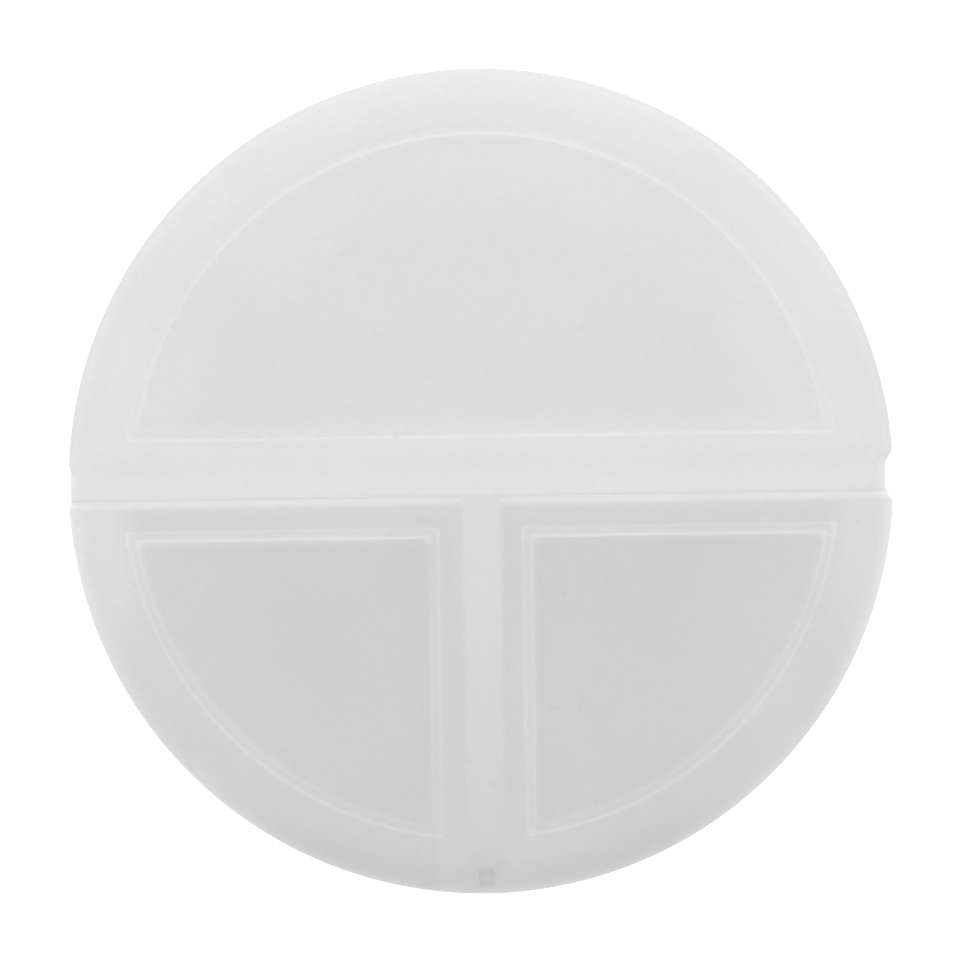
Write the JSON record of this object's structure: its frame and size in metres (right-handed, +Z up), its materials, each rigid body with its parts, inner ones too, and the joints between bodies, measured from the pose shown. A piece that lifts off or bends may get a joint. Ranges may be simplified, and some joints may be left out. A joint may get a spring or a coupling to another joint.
{
  "type": "travel pill organizer",
  "caption": "Round pocket pill organizer: clouded plastic tray with half-moon and quarter-round compartments under flip lids on living hinges.",
  "frame": {"origin": "centre of the round footprint, on the plane that the tray stands on", "axes": "+Z up through the lids, +Y towards the half-moon compartment, +X along the bar so that the right-hand small lid is on +X, -Y"},
  "size_m": [0.0738, 0.074, 0.018],
  "materials": {
    "tray_plastic": "natural clouded polypropylene, fine satin moulded surface, lets light through",
    "lid_plastic": "natural clouded polypropylene, fine satin moulded surface, lets light through",
    "hinge_film": "thin folded polypropylene film, smoother and clearer than the lids"
  },
  "bodies": {
    "tray": {"base_tray": "tray_plastic", "hinge_bar": "lid_plastic", "living_hinge_large": "hinge_film", "living_hinge_left": "hinge_film", "living_hinge_right": "hinge_film"},
    "large_lid": {"lid_large": "lid_plastic"},
    "left_lid": {"lid_left": "lid_plastic"},
    "right_lid": {"lid_right": "lid_plastic"}
  },
  "joints": [
    {"name": "large_lid_hinge", "type": "hinge", "parent": "tray", "child": "large_lid", "pos_m": [0, 0.00165, 0.01783], "axis": [1, 0, 0], "range_deg": [0, 92]},
    {"name": "left_lid_hinge", "type": "hinge", "parent": "tray", "child": "left_lid", "pos_m": [-0.00155, 0, 0.01783], "axis": [0, 1, 0], "range_deg": [0, 90]},
    {"name": "right_lid_hinge", "type": "hinge", "parent": "tray", "child": "right_lid", "pos_m": [0.00155, 0, 0.01783], "axis": [0, -1, 0], "range_deg": [0, 90]}
  ]
}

» Description of the task: Give the listing again, word for word.

» Problem solution:
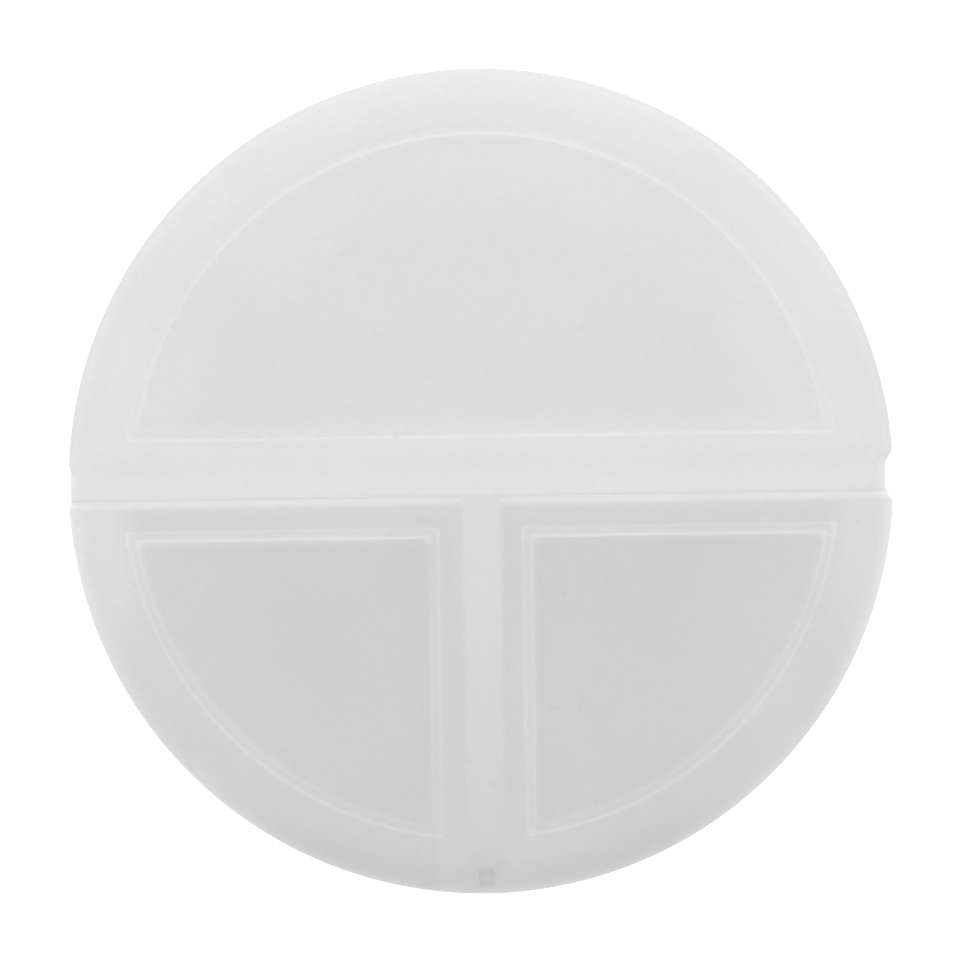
Write the JSON record of this object's structure: its frame and size in metres (right-handed, +Z up), its materials, each rigid body with its parts, inner ones too, and the joints between bodies, measured from the pose shown. A piece that lifts off or bends may get a joint. Ranges may be simplified, and some joints may be left out. A joint may get a spring or a coupling to another joint.
{
  "type": "travel pill organizer",
  "caption": "Round pocket pill organizer: clouded plastic tray with half-moon and quarter-round compartments under flip lids on living hinges.",
  "frame": {"origin": "centre of the round footprint, on the plane that the tray stands on", "axes": "+Z up through the lids, +Y towards the half-moon compartment, +X along the bar so that the right-hand small lid is on +X, -Y"},
  "size_m": [0.0738, 0.074, 0.018],
  "materials": {
    "tray_plastic": "natural clouded polypropylene, fine satin moulded surface, lets light through",
    "lid_plastic": "natural clouded polypropylene, fine satin moulded surface, lets light through",
    "hinge_film": "thin folded polypropylene film, smoother and clearer than the lids"
  },
  "bodies": {
    "tray": {"base_tray": "tray_plastic", "hinge_bar": "lid_plastic", "living_hinge_large": "hinge_film", "living_hinge_left": "hinge_film", "living_hinge_right": "hinge_film"},
    "large_lid": {"lid_large": "lid_plastic"},
    "left_lid": {"lid_left": "lid_plastic"},
    "right_lid": {"lid_right": "lid_plastic"}
  },
  "joints": [
    {"name": "large_lid_hinge", "type": "hinge", "parent": "tray", "child": "large_lid", "pos_m": [0, 0.00165, 0.01783], "axis": [1, 0, 0], "range_deg": [0, 92]},
    {"name": "left_lid_hinge", "type": "hinge", "parent": "tray", "child": "left_lid", "pos_m": [-0.00155, 0, 0.01783], "axis": [0, 1, 0], "range_deg": [0, 90]},
    {"name": "right_lid_hinge", "type": "hinge", "parent": "tray", "child": "right_lid", "pos_m": [0.00155, 0, 0.01783], "axis": [0, -1, 0], "range_deg": [0, 90]}
  ]
}